-- Start of SUPPLIED DATA --

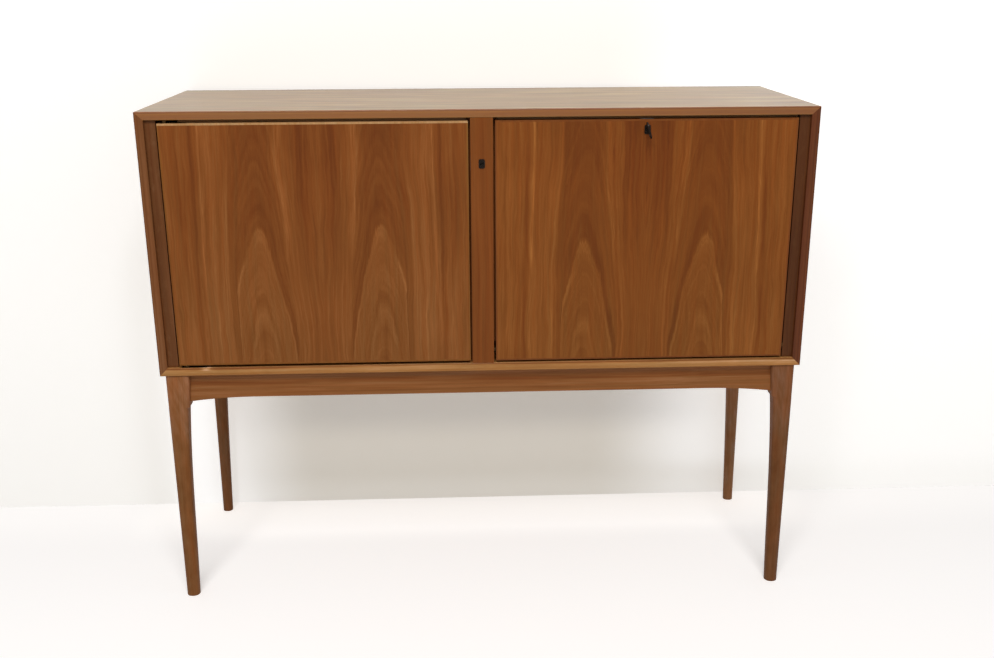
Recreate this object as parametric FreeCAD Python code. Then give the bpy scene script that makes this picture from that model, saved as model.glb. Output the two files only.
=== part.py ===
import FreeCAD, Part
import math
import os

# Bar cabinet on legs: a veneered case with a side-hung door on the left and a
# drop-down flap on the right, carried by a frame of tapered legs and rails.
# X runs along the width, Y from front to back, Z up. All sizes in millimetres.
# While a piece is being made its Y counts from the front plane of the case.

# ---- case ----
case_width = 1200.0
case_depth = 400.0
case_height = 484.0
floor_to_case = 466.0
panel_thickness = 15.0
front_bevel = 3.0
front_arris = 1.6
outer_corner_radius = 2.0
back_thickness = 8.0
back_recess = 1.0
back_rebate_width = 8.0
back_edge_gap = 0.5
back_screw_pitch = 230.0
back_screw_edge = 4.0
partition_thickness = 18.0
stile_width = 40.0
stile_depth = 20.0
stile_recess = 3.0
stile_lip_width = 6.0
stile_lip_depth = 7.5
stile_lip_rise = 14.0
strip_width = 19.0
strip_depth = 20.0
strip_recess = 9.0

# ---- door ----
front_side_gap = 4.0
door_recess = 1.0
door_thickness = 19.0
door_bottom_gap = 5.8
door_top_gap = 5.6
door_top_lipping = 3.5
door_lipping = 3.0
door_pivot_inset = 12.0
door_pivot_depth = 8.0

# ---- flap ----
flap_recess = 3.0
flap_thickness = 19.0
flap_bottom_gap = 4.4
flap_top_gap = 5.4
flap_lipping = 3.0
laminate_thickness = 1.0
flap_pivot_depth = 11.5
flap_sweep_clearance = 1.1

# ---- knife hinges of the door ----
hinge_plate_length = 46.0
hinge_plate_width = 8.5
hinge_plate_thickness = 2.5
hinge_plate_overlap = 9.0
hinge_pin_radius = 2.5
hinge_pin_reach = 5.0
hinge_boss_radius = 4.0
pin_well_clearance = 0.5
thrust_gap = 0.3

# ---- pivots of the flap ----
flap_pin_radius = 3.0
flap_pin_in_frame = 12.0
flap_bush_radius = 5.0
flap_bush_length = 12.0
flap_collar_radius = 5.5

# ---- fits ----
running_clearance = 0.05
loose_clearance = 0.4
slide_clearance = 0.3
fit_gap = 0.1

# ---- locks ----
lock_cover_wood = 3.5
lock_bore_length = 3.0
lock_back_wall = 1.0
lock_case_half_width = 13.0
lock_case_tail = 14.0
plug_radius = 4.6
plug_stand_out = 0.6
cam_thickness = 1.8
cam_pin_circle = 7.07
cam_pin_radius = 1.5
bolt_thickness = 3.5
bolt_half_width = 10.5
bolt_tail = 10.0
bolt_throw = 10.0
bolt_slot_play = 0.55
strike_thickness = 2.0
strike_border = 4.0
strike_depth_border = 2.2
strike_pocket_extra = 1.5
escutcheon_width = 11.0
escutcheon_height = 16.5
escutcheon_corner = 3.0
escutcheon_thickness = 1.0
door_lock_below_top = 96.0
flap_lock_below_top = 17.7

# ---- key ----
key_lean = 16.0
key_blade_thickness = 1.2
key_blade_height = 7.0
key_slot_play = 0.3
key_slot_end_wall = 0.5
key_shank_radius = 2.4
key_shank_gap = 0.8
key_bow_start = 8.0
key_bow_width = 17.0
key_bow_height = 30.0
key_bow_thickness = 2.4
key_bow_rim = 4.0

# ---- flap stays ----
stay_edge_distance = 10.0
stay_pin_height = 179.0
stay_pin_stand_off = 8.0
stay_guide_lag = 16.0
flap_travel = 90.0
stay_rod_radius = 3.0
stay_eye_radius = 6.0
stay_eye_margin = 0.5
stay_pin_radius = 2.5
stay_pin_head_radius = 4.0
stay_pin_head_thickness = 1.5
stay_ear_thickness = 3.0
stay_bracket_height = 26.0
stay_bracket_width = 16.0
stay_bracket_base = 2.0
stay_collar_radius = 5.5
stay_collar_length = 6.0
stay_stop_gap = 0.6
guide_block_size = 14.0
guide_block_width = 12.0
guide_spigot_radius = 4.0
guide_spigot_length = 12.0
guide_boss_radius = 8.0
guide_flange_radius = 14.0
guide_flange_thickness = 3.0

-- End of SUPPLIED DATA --

#### EXERCISE OBJECTIVE:
Beginning at the top of the data, extract each line through the line containing "strip_recess = 9.0" and return those lines exactly, with nothing added.

#### EXPECTED ANSWER:
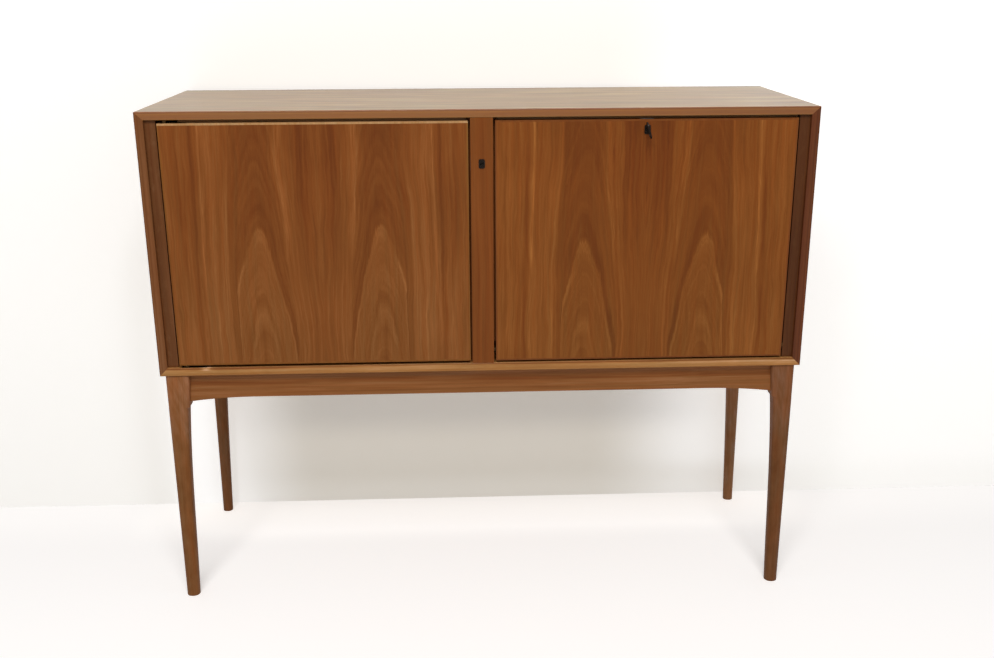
Recreate this object as parametric FreeCAD Python code. Then give the bpy scene script that makes this picture from that model, saved as model.glb. Output the two files only.
=== part.py ===
import FreeCAD, Part
import math
import os

# Bar cabinet on legs: a veneered case with a side-hung door on the left and a
# drop-down flap on the right, carried by a frame of tapered legs and rails.
# X runs along the width, Y from front to back, Z up. All sizes in millimetres.
# While a piece is being made its Y counts from the front plane of the case.

# ---- case ----
case_width = 1200.0
case_depth = 400.0
case_height = 484.0
floor_to_case = 466.0
panel_thickness = 15.0
front_bevel = 3.0
front_arris = 1.6
outer_corner_radius = 2.0
back_thickness = 8.0
back_recess = 1.0
back_rebate_width = 8.0
back_edge_gap = 0.5
back_screw_pitch = 230.0
back_screw_edge = 4.0
partition_thickness = 18.0
stile_width = 40.0
stile_depth = 20.0
stile_recess = 3.0
stile_lip_width = 6.0
stile_lip_depth = 7.5
stile_lip_rise = 14.0
strip_width = 19.0
strip_depth = 20.0
strip_recess = 9.0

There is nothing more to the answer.